Le ocurre a Marta y les ocurre también a Julio y a José Menéndez, dos hermanos que regentan una tienda similar cerca del Antiguo con 71 años de historia, unos chorizos apetitosos y un pan de Zamora con una pinta excelente. "Siempre fiamos a los mismos. Son personas que están acostumbradas a pagar de mes en mes", cuenta José. Ellos no tienen pincho pero acumulan los tickets en un clip, bien guardado en la caja registradora. "Vienen a final de mes, cuando no tienen para pagar. Somos como un crédito personal", indican.

Las facturas a deber suelen ser pequeñas, pero muchas pequeñas a la vez al final hacen cantidades de 500 euros al mes, por ejemplo. La mayoría suele pagar puntualmente, pero los hay que no. "Cuando fías, al final es raro que no acabes perdiendo dinero. Entre que a veces no recuerdas a quién le dejaste, o que pierdes los tickets o que ellos no se acuerdan...", señala Marta.

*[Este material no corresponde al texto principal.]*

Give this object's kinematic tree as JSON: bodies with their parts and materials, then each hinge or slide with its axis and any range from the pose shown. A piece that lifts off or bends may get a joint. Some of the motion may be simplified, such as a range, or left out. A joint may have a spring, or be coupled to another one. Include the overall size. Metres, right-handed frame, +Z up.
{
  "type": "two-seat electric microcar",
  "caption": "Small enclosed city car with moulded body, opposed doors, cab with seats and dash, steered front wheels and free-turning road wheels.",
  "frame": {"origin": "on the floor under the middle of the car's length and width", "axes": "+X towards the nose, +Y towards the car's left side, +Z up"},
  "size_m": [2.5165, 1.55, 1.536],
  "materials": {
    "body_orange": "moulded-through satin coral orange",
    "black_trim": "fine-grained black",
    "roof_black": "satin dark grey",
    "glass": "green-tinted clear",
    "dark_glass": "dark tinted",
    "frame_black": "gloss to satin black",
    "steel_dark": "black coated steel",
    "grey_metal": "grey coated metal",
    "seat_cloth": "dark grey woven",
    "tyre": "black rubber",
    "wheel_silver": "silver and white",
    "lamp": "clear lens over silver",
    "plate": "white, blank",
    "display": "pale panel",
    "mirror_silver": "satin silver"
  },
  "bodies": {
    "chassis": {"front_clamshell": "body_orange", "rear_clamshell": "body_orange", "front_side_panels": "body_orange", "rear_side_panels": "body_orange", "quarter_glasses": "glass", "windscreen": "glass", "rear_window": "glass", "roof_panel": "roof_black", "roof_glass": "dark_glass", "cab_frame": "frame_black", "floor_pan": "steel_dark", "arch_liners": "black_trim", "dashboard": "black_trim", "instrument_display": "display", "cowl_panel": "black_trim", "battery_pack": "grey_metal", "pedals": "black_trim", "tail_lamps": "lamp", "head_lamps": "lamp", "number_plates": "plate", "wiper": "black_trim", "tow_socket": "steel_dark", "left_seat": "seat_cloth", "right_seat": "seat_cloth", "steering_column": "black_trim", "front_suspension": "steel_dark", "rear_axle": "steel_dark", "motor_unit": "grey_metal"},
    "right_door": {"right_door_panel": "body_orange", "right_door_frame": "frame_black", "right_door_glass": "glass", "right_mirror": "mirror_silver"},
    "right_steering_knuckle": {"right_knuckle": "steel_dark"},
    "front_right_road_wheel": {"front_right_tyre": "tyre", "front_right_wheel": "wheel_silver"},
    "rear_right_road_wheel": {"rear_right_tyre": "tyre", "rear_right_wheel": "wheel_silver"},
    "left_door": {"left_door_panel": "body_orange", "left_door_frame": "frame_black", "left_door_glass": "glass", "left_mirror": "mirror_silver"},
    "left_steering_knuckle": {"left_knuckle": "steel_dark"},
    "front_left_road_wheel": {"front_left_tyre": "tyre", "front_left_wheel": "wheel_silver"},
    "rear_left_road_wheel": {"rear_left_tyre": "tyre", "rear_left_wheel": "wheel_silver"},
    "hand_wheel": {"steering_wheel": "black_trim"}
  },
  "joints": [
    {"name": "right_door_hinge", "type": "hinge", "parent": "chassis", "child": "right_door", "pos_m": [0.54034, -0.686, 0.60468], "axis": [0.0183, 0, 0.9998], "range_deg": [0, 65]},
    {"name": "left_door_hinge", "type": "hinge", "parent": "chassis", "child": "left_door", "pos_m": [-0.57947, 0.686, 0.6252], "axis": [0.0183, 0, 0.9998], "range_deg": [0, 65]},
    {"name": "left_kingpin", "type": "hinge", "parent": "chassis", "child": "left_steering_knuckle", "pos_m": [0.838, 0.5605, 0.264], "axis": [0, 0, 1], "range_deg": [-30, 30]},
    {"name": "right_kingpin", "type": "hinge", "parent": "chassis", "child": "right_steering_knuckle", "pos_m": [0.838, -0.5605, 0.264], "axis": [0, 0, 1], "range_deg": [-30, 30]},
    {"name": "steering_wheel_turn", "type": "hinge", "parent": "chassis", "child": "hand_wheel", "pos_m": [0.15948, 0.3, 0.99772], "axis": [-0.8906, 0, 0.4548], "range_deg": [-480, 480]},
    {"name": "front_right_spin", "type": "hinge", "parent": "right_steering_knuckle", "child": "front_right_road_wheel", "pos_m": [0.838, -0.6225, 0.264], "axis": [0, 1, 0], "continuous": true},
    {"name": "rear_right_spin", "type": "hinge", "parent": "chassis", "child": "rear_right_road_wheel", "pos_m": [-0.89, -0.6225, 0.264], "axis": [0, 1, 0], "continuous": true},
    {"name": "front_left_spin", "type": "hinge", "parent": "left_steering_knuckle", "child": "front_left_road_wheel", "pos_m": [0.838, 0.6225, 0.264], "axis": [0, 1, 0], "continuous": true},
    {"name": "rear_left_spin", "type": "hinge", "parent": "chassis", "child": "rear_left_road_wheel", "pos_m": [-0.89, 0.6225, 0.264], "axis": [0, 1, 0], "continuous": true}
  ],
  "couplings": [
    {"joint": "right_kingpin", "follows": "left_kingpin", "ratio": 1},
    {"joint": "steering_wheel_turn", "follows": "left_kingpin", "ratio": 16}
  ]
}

Los tres podrían sentirse un poco utilizados, como si fueran segundo plato de los supermercados que salen por la tele. Pero no. Saben que el valor añadido de estas tiendas pequeñas no sólo está en los productos "de mucha mejor calidad", sino en el "trato cercano y personalizado", en esa "confianza" de quien se siente en casa. "En realidad, servimos para todo. Aquí la gente viene para buscar una plaza de garaje, una persona para las labores del hogar, un piso, una esquela, una clase de inglés. Hacemos muchas funciones", relata Marta mientras cobra un kilo de kiwis. "Somos como parte de la familia de mucha gente", añade Julio.

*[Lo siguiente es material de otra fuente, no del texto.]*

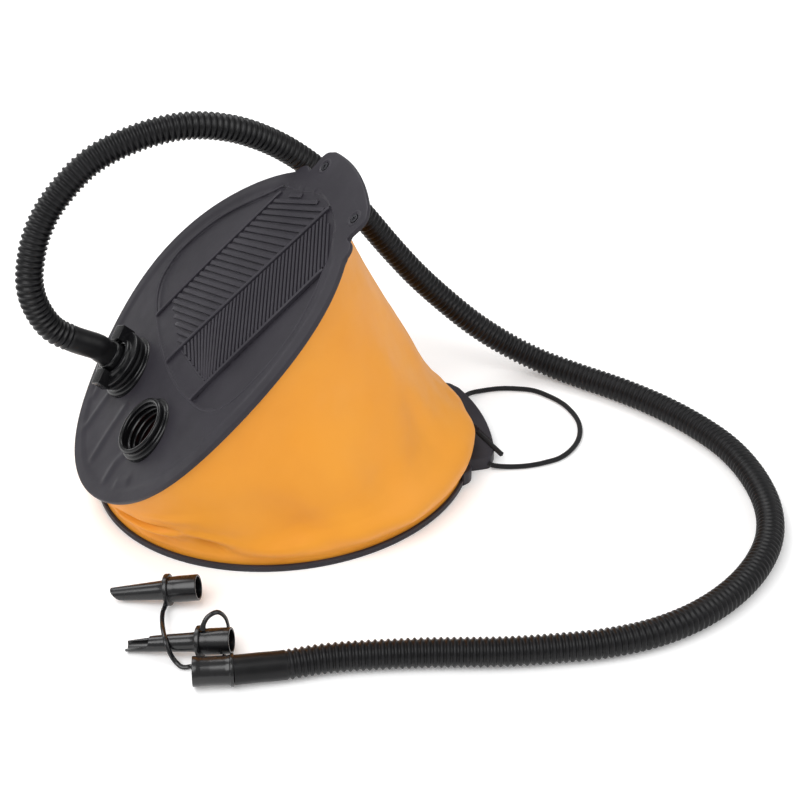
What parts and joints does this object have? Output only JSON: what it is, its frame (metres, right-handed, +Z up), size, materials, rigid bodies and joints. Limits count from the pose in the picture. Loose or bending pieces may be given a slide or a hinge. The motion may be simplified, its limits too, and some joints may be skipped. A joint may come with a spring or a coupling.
{
  "type": "bellows foot pump",
  "caption": "Foot air pump: two oval plates on a hinge around a fabric bellows, an open intake port, and a corrugated hose with two tethered nozzles.",
  "frame": {"origin": "centre of the base plate underside, on the floor", "axes": "+X from the hinge to the ears along the plates, +Z up from the floor"},
  "size_m": [0.506, 0.3906, 0.2598],
  "materials": {
    "plate_black": "moulded, matt, dark grey-black",
    "bracket_black": "moulded",
    "steel": "zinc plated",
    "screw_black": "blackened",
    "fabric_orange": "coated fabric with a soft sheen",
    "rope_black": "braided",
    "gloss_black": "glossy",
    "flap_red": "soft rubber",
    "rubber_black": "soft rubber",
    "hose_black": "corrugated, satin",
    "nozzle_black": "satin"
  },
  "bodies": {
    "base": {"base_plate": "plate_black", "base_clamp_ring": "plate_black", "base_hinge_bracket": "bracket_black", "base_bracket_screws": "steel", "hinge_pin": "steel", "pin_clips": "steel", "base_spring_seat": "bracket_black", "return_spring": "steel", "bellows": "fabric_orange", "rope_loop": "rope_black", "rope_knots": "rope_black", "rope_tail": "rope_black", "hose_drop": "hose_black", "hose_floor": "hose_black", "hose_end_cuff": "hose_black", "nozzle_socket": "nozzle_black", "nozzle_short": "nozzle_black", "nozzle_long": "nozzle_black", "tether_short": "nozzle_black", "tether_long": "nozzle_black"},
    "top": {"top_plate": "plate_black", "top_clamp_ring": "plate_black", "top_hinge_bracket": "bracket_black", "top_bracket_screws": "steel", "top_spring_seat": "bracket_black", "ear_backing": "plate_black", "ear_screws": "screw_black", "intake_collar": "gloss_black", "outlet_collar": "gloss_black", "intake_valve_grid": "gloss_black", "outlet_valve_grid": "gloss_black", "intake_valve_stud": "gloss_black", "outlet_valve_stud": "gloss_black", "hose_spigot": "gloss_black", "hose_start_cuff": "hose_black", "hose_arc": "hose_black"},
    "intake_flap": {"intake_flap": "flap_red"},
    "outlet_flap": {"outlet_flap": "flap_red"},
    "nut_gasket": {"nut_gasket": "rubber_black"},
    "winged_nut": {"winged_nut": "gloss_black"}
  },
  "joints": [
    {"name": "bellows_hinge", "type": "hinge", "parent": "base", "child": "top", "pos_m": [-0.118, 0, 0.0225], "axis": [0, 1, 0], "range_deg": [0, 40], "stiffness_Nm_per_rad": 4, "springref_deg": -34.38, "deforming": ["bellows", "return_spring", "hose_drop"]},
    {"name": "intake_valve", "type": "slide", "parent": "top", "child": "intake_flap", "axis": [0.6947, 0, -0.7193], "range_m": [0, 0.0024], "stiffness_N_per_m": 60, "springref_m": -0.001},
    {"name": "outlet_valve", "type": "slide", "parent": "top", "child": "outlet_flap", "axis": [-0.6947, 0, 0.7193], "range_m": [0, 0.0024], "stiffness_N_per_m": 60, "springref_m": -0.001},
    {"name": "nut_lift", "type": "slide", "parent": "top", "child": "nut_gasket", "axis": [-0.6947, 0, 0.7193], "range_m": [0, 0.005]},
    {"name": "nut_turn", "type": "hinge", "parent": "nut_gasket", "child": "winged_nut", "pos_m": [-0.1021, 0.04, 0.0783], "axis": [-0.6947, 0, 0.7193], "range_deg": [0, 720]}
  ],
  "couplings": [
    {"joint": "nut_turn", "follows": "nut_lift", "rad_per_m": 2513.2}
  ]
}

Entre estas tiendas históricas de alimentación sobreviven algunas que no fían o que fiaron de otra manera. Por ejemplo, la de José Manuel Llavona, que dirige un comercio con más de un siglo en El Fontán. Su abuelo, que abrió la tienda en 1910, usaba otra técnica: "Él, antes de que alguien dejara algo a deber, prestaba el dinero en mano. Así se lo debían a él personalmente y no a la tienda", explica. "Al final la tienda es un negocio", añade. Negocios, ya se ve, que por mucho que acelere la vida siempre tendrán algo diferente.